* _Instructions to follow_: Copy verbatim the block of lines in the entries below whose first line contains "addPiece(zip, 'zip_garage', zipGarage(), 'shell');" and whose last line contains "obj.data.transform(world)". Leave out all other lines.

* _Records shown_:
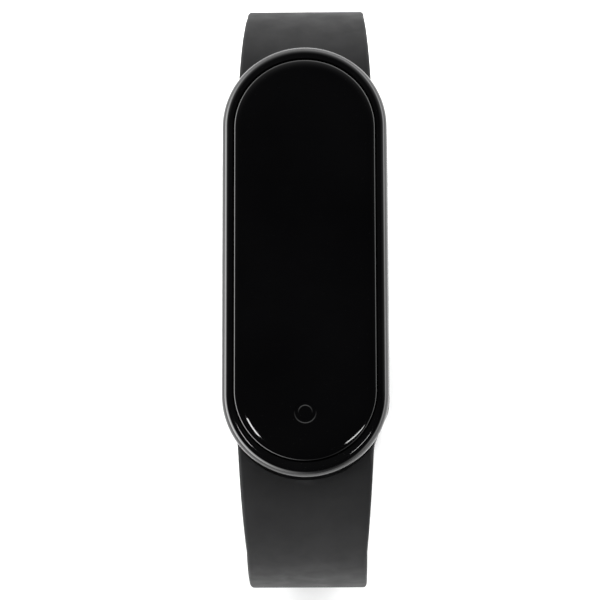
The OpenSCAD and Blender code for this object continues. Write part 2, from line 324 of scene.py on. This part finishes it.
def pill_ring(radius, half_span, z, steps=48):
    """A level pill outline, anticlockwise from +X, centred on the capsule."""
    return [Vector((across, along + BODY_SHIFT, z))
            for across, along in pill_outline(radius, half_span, steps)]


def turned_rings(profile, centre, axis, side, steps=96):
    """Rings for a profile of (radius, height above the centre) in mm, turned round an axis."""
    up = axis.cross(side)
    least = 0.002  # so that a point on the axis still gives a ring
    rings = []
    for radius, height in profile:
        ring = []
        for i in range(steps):
            angle = 2 * math.pi * i / steps
            spoke = side * math.cos(angle) + up * math.sin(angle)
            ring.append(centre + axis * (height * MM) + spoke * (max(radius, least) * MM))
        rings.append(ring)
    return rings


# ---- strap: one moulding from the slotted end, over the capsule, to the tail's tip ----

STRAP_T = 1.7 * MM
STRAP_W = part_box("strap_tail")[1].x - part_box("strap_tail")[0].x
EDGE_R = 0.42 * MM

# Clearance between layers of the strap that lie on each other.
GAP = 0.12 * MM

# Spacing of the cross-sections along the strap.
STEP = 0.45 * MM

# The capsule is a pill: HALF_SPAN is from its middle to the centre of either round end.
HALF_SPAN = (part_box("housing")[1].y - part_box("housing")[0].y
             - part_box("housing")[1].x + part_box("housing")[0].x) / 2
RIM_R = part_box("housing")[1].x
WAIST_R = 7.65 * MM

# The cradle round the capsule, and how far along the arm its full depth reaches and fades.
CRADLE_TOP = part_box("strap_cradle")[1].z
CRADLE_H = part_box("strap_cradle")[1].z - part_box("strap_cradle")[0].z
CRADLE_REACH = 22.8 * MM
CRADLE_FADE = 4 * MM

# The arm's extra width for each unit of length above the place where its taper ends.
TAPER = 0.109
TAPER_END = 34 * MM

# Angles above level where one arc of the arm hands over to the next, and END_Y, how far out
# from the capsule's middle the first of those places is.
SHOULDER = math.radians(55)
UPPER = math.radians(10)
LOWER = math.radians(-35)
END_Y = 25.5 * MM

# Where on the side arc the stud and the tail's tip are.
STUD = math.radians(-21)
TAIL_END = math.radians(-9)

# Radii of the arcs: of the strap's outer face for the first, and of its middle for the others.
BLEND_R = 8 * MM
SHOULDER_R = 16 * MM
SIDE_R = 34 * MM

# Arc centres as (y, z), chained so that neighbouring arcs are tangent. MID_Z is the height of
# the arm's middle at its foot, where the tail lies beneath it.
MID_Z = 1.5 * STRAP_T + GAP
BLEND_MID = BLEND_R - STRAP_T / 2
BLEND_C = (END_Y - BLEND_MID * math.cos(SHOULDER), CRADLE_TOP - BLEND_R)
SHOULDER_C = (END_Y - SHOULDER_R * math.cos(SHOULDER),
              BLEND_C[1] + (BLEND_MID - SHOULDER_R) * math.sin(SHOULDER))
SIDE_C = (SHOULDER_C[0] + (SHOULDER_R - SIDE_R) * math.cos(UPPER),
          SHOULDER_C[1] + (SHOULDER_R - SIDE_R) * math.sin(UPPER))
CORNER_R = (SIDE_C[1] + SIDE_R * math.sin(LOWER) - MID_Z) / (1 + math.sin(LOWER))
CORNER_C = (SIDE_C[0] + (SIDE_R - CORNER_R) * math.cos(LOWER), MID_Z + CORNER_R)

# The clasp: a crossbar, the long arm's fold round it, and the slotted plate that holds it.
BAR_R = 0.7 * MM
BAR_FLAT = 1.2 * MM
FOLD_IN = BAR_R + GAP
FOLD_OUT = FOLD_IN + STRAP_T
FOLD_Y = -0.2 * MM
LOOP_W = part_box("strap_loop_end")[1].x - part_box("strap_loop_end")[0].x
LOOP_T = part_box("strap_loop_end")[1].z
LOOP_END_Y = FOLD_Y + BAR_FLAT + BAR_R
SLOT_W = 14.5 * MM
SLOT_Y = -6 * MM

# Where the folded-back layer ends and the tail, which can peel away, begins.
SEAM_Y = 4 * MM

# The row of adjustment holes, counted each way from the one that the stud is in.
HOLE_PITCH = 6.4 * MM
HOLES_ABOVE = 2
HOLES_BELOW = 3
HOLE_HALF_W = 1.4 * MM
HOLE_HALF_L = 2.2 * MM


class Station:
    """One cross-section of the strap: a point of its outer face and the face's normal."""

    def __init__(self, y, z, normal_y, normal_z, width=STRAP_W, thickness=STRAP_T, inset=0.0):
        self.y = y
        self.z = z
        self.normal_y = normal_y
        self.normal_z = normal_z
        self.width = width
        self.thickness = thickness
        self.inset = inset

    def mirrored(self):
        """The same section on the short arm, on the other side of the capsule's middle."""
        return Station(-self.y, self.z, -self.normal_y, self.normal_z,
                       self.width, self.thickness, self.inset)


def arc(centre, radius, start, end, facing=1, step=STEP):
    """Stations along an arc; facing is 1 where the strap's outer face looks outward."""
    count = max(2, round(abs(end - start) * radius / step))
    stations = []
    for i in range(count + 1):
        angle = start + (end - start) * i / count
        y, z = math.cos(angle), math.sin(angle)
        stations.append(Station(centre[0] + radius * y, centre[1] + radius * z,
                                facing * y, facing * z))
    return stations


def level(y0, y1, z, facing, step=STEP):
    """Stations along a flat stretch; facing is 1 up and -1 down."""
    count = max(2, round(abs(y1 - y0) / step))
    return [Station(y0 + (y1 - y0) * i / count, z, 0, facing) for i in range(count + 1)]


def chain(*stretches):
    """Joins stretches that meet end to end, without repeating their shared stations."""
    stations = list(stretches[0])
    for stretch in stretches[1:]:
        stations += stretch[1:]
    return stations


def arm():
    """Outer face from the middle of the cradle to the foot of the lower corner."""
    half = STRAP_T / 2
    stations = chain(
        level(0, BLEND_C[0], CRADLE_TOP, 1),
        arc(BLEND_C, BLEND_R, math.pi / 2, SHOULDER),
        arc(SHOULDER_C, SHOULDER_R + half, SHOULDER, UPPER),
        arc(SIDE_C, SIDE_R + half, UPPER, LOWER),
        arc(CORNER_C, CORNER_R + half, LOWER, -math.pi / 2),
    )
    travelled = 0.0
    before = stations[0]
    for station in stations:
        travelled += math.hypot(station.y - before.y, station.z - before.z)
        before = station
        station.width = arm_width(travelled)
        depth = 1 - ease((travelled - CRADLE_REACH) / CRADLE_FADE)
        station.thickness = STRAP_T + (CRADLE_H - STRAP_T) * depth
    return stations


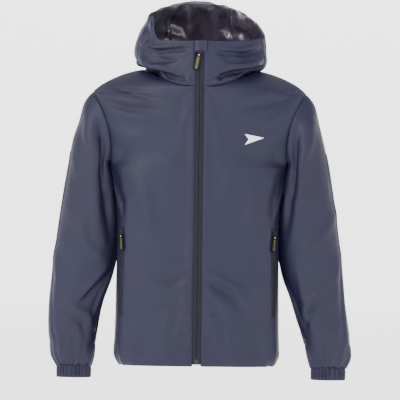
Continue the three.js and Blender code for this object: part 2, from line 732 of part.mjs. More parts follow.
function addBody() {
  addPair(jacket, 'front_panel', frontPanel(), 'shell');
  addPiece(jacket, 'back_panel', cloth(backPanelRows()), 'shell');
  addPair(jacket, 'hem_facing', frontHemFacing(), 'shellShade');
  addPiece(jacket, 'hem_facing_back', backHemFacing(), 'shellShade');
  addPair(jacket, 'hem_elastic', hemElastic(), 'elastic');
  addPair(jacket, 'side_seam_tape', sideSeamTape(), 'coating');
  addPair(jacket, 'shoulder_seam_tape', shoulderSeamTape(), 'coating');
  addPiece(jacket, 'hanger_loop', hangerLoop(), 'zipTape');
  addPiece(placedGroup(emblemFrame), 'chest_emblem', chestEmblem(), 'print');
}

function addHood() {
  addPair(jacket, 'chin_panel', chinPanel(), 'shell');
  addPair(jacket, 'hood_side', hoodSide(), 'shell');
  addPiece(jacket, 'hood_gusset', hoodGusset(), 'shell');
}

function addSleeves() {
  addPair(jacket, 'sleeve', sleeve(), 'shell');
  addPair(jacket, 'cuff', cuff(), 'shellShade');
  addPair(jacket, 'cuff_elastic', cuffElastic(), 'elastic');
}

function addMainZip() {
  const zip = placedGroup(mainZipFrame);
  const bottom = MAIN_ZIP.bottom - MAIN_ZIP.top;
  addPair(zip, 'main_zip_tape', zipTape(MAIN_ZIP.halfWidth, bottom + RETAINER_HEIGHT + FIT), 'zipTape');
  addPiece(zip, 'main_zip_coil_left', zipCoil(bottom + RETAINER_HEIGHT + FIT), 'zipCoil');
  addPiece(zip, 'main_zip_coil_right', mirrored(zipCoil(bottom + PIN_LENGTH + 2 + FIT)), 'zipCoil');
  addPair(zip, 'main_zip_top_stop', zipTopStop(), 'zipMetal');
  addPiece(zip, 'main_zip_retainer_box', retainerBox(bottom), 'zipMetal');
  addPiece(zip, 'main_zip_insertion_pin', insertionPin(bottom), 'zipMetal');
  addPiece(zip, 'zip_garage', zipGarage(), 'shell');
  addPiece(zip, 'storm_flap', stormFlap(), 'shellShade');
  addSlider(zip, 'main_zip', MAIN_ZIP.restDrop, MAIN_TAB);
}

function addPocket(side) {
  const mirror = side === 'right' ? mirrored : (geometry) => geometry;
  const name = `pocket_${side}`;
  const frame = pocketFrame.clone();
  if (side === 'right') {
    const flip = new THREE.Matrix4().makeScale(-1, 1, 1);
    frame.premultiply(flip).multiply(flip);
  }
  const zip = placedGroup(frame);
  const tape = zipTape(POCKET_ZIP.halfWidth, -pocketLength);
  const coil = zipCoil(-pocketLength + 1);
  addPiece(zip, `${name}_tape_rear`, mirror(tape), 'zipTape');
  addPiece(zip, `${name}_tape_front`, mirror(mirrored(tape)), 'zipTape');
  addPiece(zip, `${name}_coil_rear`, mirror(coil), 'zipCoil');
  addPiece(zip, `${name}_coil_front`, mirror(mirrored(coil)), 'zipCoil');
  addPiece(zip, `${name}_bottom_stop`, bottomStop(-pocketLength), 'zipMetal');
  addSlider(zip, name, POCKET_ZIP.restDrop, { ...POCKET_TAB, tilt: side === 'right' ? -POCKET_TAB.tilt : POCKET_TAB.tilt });
}

addBody();
addHood();
addSleeves();
addMainZip();
addPair(jacket, 'pocket_bag', pocketBag(), 'bag');
['left', 'right'].forEach(addPocket);

export default jacket;
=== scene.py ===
"""A hooded foul weather jacket, zipped shut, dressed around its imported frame."""

import json
import logging
import math
from collections.abc import Callable
from dataclasses import dataclass, field
from enum import Enum

import bmesh
import bpy
import numpy as np
from mathutils import Matrix, Vector, noise
from mathutils.bvhtree import BVHTree

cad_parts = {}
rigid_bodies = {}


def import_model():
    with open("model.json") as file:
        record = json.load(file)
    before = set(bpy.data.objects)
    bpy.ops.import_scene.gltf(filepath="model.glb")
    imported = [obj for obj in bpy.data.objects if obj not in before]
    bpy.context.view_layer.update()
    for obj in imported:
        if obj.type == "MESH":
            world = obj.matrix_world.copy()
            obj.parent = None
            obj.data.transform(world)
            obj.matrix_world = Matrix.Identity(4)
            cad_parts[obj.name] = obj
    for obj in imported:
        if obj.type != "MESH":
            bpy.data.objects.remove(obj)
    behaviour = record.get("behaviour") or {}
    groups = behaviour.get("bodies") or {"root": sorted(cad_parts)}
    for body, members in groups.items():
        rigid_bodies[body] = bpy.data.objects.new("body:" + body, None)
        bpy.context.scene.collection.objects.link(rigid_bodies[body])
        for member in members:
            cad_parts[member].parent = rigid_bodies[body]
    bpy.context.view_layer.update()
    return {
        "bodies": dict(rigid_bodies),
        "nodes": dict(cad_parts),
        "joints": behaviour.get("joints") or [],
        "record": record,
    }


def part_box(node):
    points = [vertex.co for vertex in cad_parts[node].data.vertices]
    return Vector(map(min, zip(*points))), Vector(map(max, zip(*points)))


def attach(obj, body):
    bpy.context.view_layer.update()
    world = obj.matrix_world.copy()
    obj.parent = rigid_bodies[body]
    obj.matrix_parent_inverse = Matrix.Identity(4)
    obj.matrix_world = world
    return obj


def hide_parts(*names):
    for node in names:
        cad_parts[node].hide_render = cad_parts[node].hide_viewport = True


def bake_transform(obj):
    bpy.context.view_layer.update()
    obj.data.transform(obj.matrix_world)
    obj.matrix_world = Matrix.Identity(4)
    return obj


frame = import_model()

MM = 0.001
METRE = 1000
LOG = logging.getLogger("jacket")
# How dark and how light the threads of a weave are against its colour, and how far they stand out.
THREAD_SHADE = (0.9, 1.06)
THREAD_RELIEF_MM = 0.08


class Side(Enum):
    """The wearer's side that a piece is on; its value is the sign of x."""

    LEFT = 1
    RIGHT = -1

    @property
    def word(self) -> str:
        """The side's name as node names spell it."""
        return self.name.lower()


# ---------------------------------------------------------------- colour and nodes


def linear(hex_colour: str) -> tuple:
    """Turns an sRGB hex colour to linear red, green, blue and alpha.

    Args:
        hex_colour: six hex digits.

    Returns:
        Four numbers from 0 to 1.
    """
    parts = [int(hex_colour[i : i + 2], 16) / 255 for i in (0, 2, 4)]
    light = [p / 12.92 if p <= 0.04045 else ((p + 0.055) / 1.055) ** 2.4 for p in parts]
    return (*light, 1.0)


def add_node(tree: bpy.types.NodeTree, kind: str, inputs: dict | None = None, **settings) -> bpy.types.Node:
    """Adds a node, sets its properties, and sets or links its inputs.

    Args:
        tree: the node tree.
        kind: the node's type name.
        inputs: socket name or number to a value, or to an output socket to link from.
        settings: properties of the node itself.

    Returns:
        The new node.
    """
    node = tree.nodes.new(kind)
    for name, value in settings.items():
        setattr(node, name, value)
    for name, value in (inputs or {}).items():
        socket = node.inputs[name]
        if isinstance(value, bpy.types.NodeSocket):
            tree.links.new(value, socket)
        else:
            socket.default_value = value
    return node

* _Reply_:
  addPiece(zip, 'zip_garage', zipGarage(), 'shell');
  addPiece(zip, 'storm_flap', stormFlap(), 'shellShade');
  addSlider(zip, 'main_zip', MAIN_ZIP.restDrop, MAIN_TAB);
}

function addPocket(side) {
  const mirror = side === 'right' ? mirrored : (geometry) => geometry;
  const name = `pocket_${side}`;
  const frame = pocketFrame.clone();
  if (side === 'right') {
    const flip = new THREE.Matrix4().makeScale(-1, 1, 1);
    frame.premultiply(flip).multiply(flip);
  }
  const zip = placedGroup(frame);
  const tape = zipTape(POCKET_ZIP.halfWidth, -pocketLength);
  const coil = zipCoil(-pocketLength + 1);
  addPiece(zip, `${name}_tape_rear`, mirror(tape), 'zipTape');
  addPiece(zip, `${name}_tape_front`, mirror(mirrored(tape)), 'zipTape');
  addPiece(zip, `${name}_coil_rear`, mirror(coil), 'zipCoil');
  addPiece(zip, `${name}_coil_front`, mirror(mirrored(coil)), 'zipCoil');
  addPiece(zip, `${name}_bottom_stop`, bottomStop(-pocketLength), 'zipMetal');
  addSlider(zip, name, POCKET_ZIP.restDrop, { ...POCKET_TAB, tilt: side === 'right' ? -POCKET_TAB.tilt : POCKET_TAB.tilt });
}

addBody();
addHood();
addSleeves();
addMainZip();
addPair(jacket, 'pocket_bag', pocketBag(), 'bag');
['left', 'right'].forEach(addPocket);

export default jacket;
=== scene.py ===
"""A hooded foul weather jacket, zipped shut, dressed around its imported frame."""

import json
import logging
import math
from collections.abc import Callable
from dataclasses import dataclass, field
from enum import Enum

import bmesh
import bpy
import numpy as np
from mathutils import Matrix, Vector, noise
from mathutils.bvhtree import BVHTree

cad_parts = {}
rigid_bodies = {}


def import_model():
    with open("model.json") as file:
        record = json.load(file)
    before = set(bpy.data.objects)
    bpy.ops.import_scene.gltf(filepath="model.glb")
    imported = [obj for obj in bpy.data.objects if obj not in before]
    bpy.context.view_layer.update()
    for obj in imported:
        if obj.type == "MESH":
            world = obj.matrix_world.copy()
            obj.parent = None
            obj.data.transform(world)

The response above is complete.